When we therefore are in any trouble, sorrow, need, sickness, or other adversity, let us not seek to hide our affliction from ourselves, or from God: but learn from its greatness, only to redouble our prayers and importunities; knowing that nothing is too great for the might and mercy of our heavenly Father, and our Redeemer. 

Contrary to the still-persisting - despite abundant historical evidence to the contrary - stereotypes of Old High preaching, Wordsworth here provides an example of such preaching seeking to sustain and encourage lively faith, and meaningfully engaging with pastoral concerns (as, indeed, was also seen in his sermon addressing the death of children). 

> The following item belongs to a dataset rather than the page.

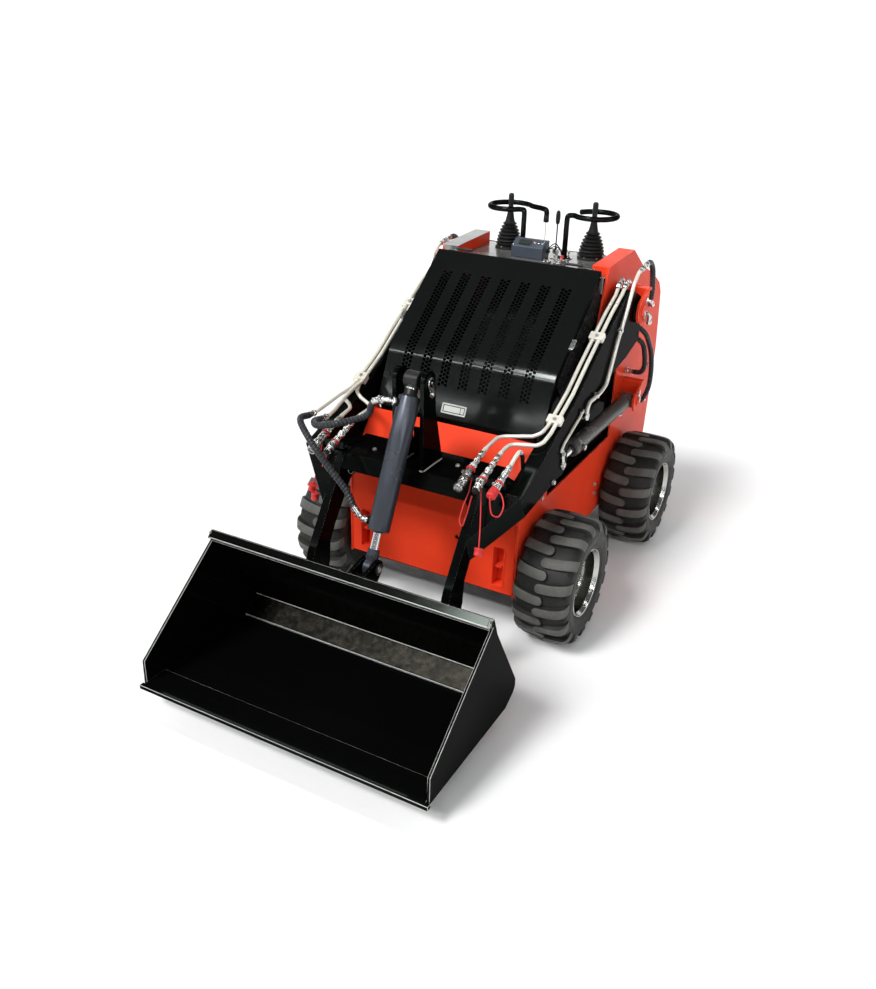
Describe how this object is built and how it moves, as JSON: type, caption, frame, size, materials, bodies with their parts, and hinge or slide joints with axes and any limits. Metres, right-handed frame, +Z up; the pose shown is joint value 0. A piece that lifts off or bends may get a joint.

What particularly caught my attention, however, was the reference from the Prayer for the Church Militant: "When we therefore are in any trouble, sorrow, need, sickness, or other adversity". It is suggestive of how Wordsworth offered this prayer, holding before the Almighty and everliving God, through Christ our only Mediator and Advocate, those particularly known to him, like the Canaanite woman, bowed down by trouble, sorrow, need, sickness, or any other adversity. 

It is a rather beautiful encouragement to priests to do likewise when offering the Prayer for the Church Militant. And it is a reminder of the rich meaning of this petition, gathering up painful experiences of adversity in solemn prayer, and doing so in a manner which I think few (if any) contemporary alternatives match.